▶ _PROBLEM REQUIREMENTS_:
Repeat the lines beginning at the one with "depsgraph = bpy.context.evaluated_depsgraph_get()" and running to the end of the material, keeping the first and last of them, exactly as they appear.

Start

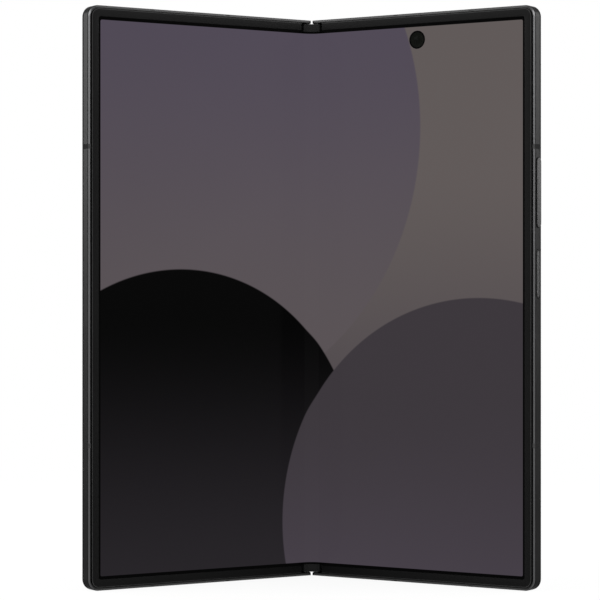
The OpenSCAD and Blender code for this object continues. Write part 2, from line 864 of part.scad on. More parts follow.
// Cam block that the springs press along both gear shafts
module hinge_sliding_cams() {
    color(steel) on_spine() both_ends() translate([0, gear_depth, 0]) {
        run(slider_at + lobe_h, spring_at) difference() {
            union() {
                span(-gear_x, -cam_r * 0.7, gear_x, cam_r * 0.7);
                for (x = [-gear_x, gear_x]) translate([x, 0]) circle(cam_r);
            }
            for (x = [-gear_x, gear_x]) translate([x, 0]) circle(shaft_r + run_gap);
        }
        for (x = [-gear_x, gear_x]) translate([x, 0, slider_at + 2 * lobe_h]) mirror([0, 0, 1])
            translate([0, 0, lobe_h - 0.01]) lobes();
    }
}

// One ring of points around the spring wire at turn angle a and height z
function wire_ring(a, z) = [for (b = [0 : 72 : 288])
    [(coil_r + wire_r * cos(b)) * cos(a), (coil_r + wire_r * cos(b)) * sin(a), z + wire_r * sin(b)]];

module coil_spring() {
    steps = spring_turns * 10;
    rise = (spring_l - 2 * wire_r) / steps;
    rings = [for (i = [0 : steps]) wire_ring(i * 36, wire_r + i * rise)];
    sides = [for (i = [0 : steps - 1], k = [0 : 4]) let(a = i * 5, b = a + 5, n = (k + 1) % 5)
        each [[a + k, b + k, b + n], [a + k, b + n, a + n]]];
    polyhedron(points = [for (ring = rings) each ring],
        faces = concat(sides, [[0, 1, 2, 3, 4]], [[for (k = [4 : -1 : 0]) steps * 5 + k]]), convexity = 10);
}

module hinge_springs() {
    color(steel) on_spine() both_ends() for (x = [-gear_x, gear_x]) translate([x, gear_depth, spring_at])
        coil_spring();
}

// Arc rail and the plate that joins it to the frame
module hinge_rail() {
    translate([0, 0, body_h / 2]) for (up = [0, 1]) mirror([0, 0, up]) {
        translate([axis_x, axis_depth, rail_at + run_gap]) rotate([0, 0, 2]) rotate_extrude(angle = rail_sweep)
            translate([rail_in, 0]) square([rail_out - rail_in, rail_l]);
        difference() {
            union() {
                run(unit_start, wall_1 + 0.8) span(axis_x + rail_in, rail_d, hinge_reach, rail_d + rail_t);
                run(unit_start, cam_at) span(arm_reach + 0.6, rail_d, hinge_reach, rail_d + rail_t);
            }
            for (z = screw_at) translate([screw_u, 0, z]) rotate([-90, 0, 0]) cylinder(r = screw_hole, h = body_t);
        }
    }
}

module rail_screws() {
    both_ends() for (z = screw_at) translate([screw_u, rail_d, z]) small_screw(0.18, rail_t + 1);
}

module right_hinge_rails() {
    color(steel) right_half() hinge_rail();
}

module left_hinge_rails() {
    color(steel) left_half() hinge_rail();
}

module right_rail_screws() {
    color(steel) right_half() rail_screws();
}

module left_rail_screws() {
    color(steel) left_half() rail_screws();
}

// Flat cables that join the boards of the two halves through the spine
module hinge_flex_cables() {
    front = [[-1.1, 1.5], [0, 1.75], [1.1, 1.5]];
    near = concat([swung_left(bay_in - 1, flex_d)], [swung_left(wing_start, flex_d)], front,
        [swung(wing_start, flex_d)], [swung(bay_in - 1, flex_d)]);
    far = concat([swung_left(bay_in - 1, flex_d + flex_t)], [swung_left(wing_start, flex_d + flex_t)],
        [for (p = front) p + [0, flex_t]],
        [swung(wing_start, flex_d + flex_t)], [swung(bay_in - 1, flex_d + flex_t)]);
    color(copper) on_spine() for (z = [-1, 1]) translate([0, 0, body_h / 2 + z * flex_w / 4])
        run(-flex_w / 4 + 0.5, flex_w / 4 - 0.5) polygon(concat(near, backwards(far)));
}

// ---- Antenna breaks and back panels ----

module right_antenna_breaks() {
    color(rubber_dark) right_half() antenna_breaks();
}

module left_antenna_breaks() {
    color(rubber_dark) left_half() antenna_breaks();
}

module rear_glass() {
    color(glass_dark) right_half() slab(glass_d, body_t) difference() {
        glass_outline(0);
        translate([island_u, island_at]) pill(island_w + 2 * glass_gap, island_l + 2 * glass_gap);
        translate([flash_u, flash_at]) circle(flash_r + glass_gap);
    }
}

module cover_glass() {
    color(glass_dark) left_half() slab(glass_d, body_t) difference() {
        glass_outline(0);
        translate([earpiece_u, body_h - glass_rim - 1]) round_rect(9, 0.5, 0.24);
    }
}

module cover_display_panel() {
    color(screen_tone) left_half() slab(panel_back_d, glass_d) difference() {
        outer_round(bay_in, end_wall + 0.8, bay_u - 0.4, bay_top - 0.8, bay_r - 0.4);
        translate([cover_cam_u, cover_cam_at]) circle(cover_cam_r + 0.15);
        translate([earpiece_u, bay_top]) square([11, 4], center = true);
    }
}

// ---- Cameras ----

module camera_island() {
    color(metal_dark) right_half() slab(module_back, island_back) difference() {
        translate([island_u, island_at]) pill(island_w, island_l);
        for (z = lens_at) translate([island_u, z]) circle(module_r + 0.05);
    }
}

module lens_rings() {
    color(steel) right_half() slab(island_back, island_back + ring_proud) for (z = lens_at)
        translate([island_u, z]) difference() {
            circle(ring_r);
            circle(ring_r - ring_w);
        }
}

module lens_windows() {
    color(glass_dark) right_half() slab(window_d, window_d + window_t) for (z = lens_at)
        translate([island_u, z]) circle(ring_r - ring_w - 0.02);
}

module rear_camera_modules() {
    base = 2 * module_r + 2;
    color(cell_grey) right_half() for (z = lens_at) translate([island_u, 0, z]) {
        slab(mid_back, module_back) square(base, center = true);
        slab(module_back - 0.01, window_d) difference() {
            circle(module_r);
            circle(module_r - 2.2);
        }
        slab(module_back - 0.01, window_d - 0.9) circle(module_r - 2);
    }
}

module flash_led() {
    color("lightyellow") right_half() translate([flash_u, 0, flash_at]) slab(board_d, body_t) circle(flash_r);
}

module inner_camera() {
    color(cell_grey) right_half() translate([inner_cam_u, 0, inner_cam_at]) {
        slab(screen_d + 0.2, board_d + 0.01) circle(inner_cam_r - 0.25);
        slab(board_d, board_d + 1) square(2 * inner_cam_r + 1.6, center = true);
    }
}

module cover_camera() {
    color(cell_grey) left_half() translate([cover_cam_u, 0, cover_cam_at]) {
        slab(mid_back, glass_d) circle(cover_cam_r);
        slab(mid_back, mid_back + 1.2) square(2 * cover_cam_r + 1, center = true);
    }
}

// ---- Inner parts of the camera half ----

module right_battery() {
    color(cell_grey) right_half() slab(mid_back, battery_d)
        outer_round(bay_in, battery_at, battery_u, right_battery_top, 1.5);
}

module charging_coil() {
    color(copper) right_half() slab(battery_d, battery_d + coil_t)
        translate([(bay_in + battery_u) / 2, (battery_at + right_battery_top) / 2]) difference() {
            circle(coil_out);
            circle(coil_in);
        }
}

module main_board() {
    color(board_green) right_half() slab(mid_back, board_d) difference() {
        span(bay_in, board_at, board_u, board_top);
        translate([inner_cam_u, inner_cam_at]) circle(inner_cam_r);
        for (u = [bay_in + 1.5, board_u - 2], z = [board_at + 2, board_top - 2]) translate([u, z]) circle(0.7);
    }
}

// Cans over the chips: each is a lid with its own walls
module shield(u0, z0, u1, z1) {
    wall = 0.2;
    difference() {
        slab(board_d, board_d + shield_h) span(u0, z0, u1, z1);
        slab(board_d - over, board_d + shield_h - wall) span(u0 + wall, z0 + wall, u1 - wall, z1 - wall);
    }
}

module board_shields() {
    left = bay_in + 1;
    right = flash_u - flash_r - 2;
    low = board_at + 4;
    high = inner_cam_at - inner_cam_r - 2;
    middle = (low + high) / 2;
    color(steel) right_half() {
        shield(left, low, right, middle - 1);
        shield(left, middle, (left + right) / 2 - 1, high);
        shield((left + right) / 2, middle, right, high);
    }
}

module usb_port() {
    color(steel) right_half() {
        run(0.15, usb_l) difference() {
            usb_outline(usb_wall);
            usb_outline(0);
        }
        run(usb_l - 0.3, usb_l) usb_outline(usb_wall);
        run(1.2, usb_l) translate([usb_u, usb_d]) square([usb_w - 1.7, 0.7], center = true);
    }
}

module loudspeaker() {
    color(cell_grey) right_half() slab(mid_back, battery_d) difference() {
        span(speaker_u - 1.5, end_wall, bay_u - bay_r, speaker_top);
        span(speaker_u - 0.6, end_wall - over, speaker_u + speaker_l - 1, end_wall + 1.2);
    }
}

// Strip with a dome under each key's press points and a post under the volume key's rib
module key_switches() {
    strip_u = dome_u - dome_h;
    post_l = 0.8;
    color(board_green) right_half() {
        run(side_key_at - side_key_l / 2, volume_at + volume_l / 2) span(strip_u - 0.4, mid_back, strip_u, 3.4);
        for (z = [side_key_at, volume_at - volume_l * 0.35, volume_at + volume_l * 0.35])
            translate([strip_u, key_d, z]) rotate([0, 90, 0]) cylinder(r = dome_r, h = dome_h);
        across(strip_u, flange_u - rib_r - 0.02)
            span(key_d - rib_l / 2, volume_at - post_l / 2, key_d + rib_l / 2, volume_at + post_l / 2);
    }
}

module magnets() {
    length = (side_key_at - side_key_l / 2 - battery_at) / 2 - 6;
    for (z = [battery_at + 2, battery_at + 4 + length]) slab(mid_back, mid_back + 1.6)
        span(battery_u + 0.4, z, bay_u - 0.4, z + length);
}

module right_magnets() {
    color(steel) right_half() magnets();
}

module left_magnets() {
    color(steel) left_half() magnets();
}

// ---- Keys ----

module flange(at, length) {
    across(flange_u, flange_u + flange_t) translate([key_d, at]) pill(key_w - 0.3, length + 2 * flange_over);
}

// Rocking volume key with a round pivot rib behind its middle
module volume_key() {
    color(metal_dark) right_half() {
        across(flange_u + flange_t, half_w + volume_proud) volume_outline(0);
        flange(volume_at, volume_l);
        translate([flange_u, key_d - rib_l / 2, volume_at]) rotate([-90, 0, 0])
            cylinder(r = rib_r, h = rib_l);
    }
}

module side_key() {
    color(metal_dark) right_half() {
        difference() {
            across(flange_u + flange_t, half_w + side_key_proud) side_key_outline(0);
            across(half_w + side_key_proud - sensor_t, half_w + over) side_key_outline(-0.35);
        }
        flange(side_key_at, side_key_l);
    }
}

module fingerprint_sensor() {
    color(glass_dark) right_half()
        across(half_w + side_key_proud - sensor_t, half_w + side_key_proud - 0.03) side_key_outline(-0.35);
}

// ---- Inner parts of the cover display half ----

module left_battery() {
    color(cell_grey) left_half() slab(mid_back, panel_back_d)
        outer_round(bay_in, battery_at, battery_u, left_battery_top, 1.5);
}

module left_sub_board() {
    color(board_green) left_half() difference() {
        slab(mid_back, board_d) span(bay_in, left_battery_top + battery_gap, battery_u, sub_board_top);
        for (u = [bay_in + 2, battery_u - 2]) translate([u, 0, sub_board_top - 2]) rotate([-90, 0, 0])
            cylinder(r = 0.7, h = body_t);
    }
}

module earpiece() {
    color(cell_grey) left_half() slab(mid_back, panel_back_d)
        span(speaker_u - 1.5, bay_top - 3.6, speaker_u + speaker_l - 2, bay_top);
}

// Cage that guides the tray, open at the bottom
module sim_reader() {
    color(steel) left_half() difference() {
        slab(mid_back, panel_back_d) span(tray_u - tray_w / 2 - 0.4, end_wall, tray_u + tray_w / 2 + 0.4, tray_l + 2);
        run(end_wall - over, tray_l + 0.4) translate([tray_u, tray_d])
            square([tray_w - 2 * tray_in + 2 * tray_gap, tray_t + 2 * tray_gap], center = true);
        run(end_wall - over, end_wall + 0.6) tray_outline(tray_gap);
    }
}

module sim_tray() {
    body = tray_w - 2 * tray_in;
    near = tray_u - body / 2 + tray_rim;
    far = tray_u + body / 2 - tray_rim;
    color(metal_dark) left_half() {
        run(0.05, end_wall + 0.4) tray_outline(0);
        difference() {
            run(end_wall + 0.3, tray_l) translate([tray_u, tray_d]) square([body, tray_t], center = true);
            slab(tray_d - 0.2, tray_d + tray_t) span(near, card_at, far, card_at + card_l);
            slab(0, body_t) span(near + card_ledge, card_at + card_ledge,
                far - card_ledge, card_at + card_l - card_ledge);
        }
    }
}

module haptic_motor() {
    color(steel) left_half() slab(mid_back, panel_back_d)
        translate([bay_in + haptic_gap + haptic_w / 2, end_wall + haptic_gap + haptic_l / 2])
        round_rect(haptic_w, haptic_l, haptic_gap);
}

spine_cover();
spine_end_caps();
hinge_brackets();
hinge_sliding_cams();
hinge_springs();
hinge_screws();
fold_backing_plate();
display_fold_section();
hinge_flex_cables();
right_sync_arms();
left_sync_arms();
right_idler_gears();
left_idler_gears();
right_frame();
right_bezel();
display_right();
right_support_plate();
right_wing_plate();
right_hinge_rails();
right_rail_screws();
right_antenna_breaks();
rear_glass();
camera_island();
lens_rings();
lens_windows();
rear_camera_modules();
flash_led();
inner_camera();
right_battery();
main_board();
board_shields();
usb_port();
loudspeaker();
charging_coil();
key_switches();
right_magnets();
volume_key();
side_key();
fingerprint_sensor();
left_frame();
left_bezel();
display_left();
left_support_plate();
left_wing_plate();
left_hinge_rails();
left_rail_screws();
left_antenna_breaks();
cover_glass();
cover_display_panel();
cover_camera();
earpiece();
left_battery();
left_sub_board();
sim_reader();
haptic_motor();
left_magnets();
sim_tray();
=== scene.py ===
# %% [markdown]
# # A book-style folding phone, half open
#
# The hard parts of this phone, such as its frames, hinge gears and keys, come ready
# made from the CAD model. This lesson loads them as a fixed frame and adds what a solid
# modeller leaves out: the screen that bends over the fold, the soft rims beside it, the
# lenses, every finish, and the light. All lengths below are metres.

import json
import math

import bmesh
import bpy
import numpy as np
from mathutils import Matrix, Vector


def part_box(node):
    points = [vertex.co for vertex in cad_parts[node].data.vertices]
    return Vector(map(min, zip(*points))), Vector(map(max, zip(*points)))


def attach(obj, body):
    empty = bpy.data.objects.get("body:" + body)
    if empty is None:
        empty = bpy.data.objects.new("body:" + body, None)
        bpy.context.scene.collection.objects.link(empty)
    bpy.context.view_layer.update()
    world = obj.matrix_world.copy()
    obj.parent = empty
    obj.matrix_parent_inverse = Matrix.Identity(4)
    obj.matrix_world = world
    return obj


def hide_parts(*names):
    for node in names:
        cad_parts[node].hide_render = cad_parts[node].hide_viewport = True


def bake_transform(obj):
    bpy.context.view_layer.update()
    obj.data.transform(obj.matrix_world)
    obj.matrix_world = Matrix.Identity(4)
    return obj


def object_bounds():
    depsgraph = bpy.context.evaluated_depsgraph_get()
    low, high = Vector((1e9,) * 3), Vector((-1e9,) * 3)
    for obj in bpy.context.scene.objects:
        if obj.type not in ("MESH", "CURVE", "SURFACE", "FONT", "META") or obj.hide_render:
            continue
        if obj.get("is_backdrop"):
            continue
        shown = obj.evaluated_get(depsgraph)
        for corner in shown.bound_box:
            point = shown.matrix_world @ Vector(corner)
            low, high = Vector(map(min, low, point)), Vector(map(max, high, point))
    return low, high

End

▶ _CORRECT RESPONSE_:
    depsgraph = bpy.context.evaluated_depsgraph_get()
    low, high = Vector((1e9,) * 3), Vector((-1e9,) * 3)
    for obj in bpy.context.scene.objects:
        if obj.type not in ("MESH", "CURVE", "SURFACE", "FONT", "META") or obj.hide_render:
            continue
        if obj.get("is_backdrop"):
            continue
        shown = obj.evaluated_get(depsgraph)
        for corner in shown.bound_box:
            point = shown.matrix_world @ Vector(corner)
            low, high = Vector(map(min, low, point)), Vector(map(max, high, point))
    return low, high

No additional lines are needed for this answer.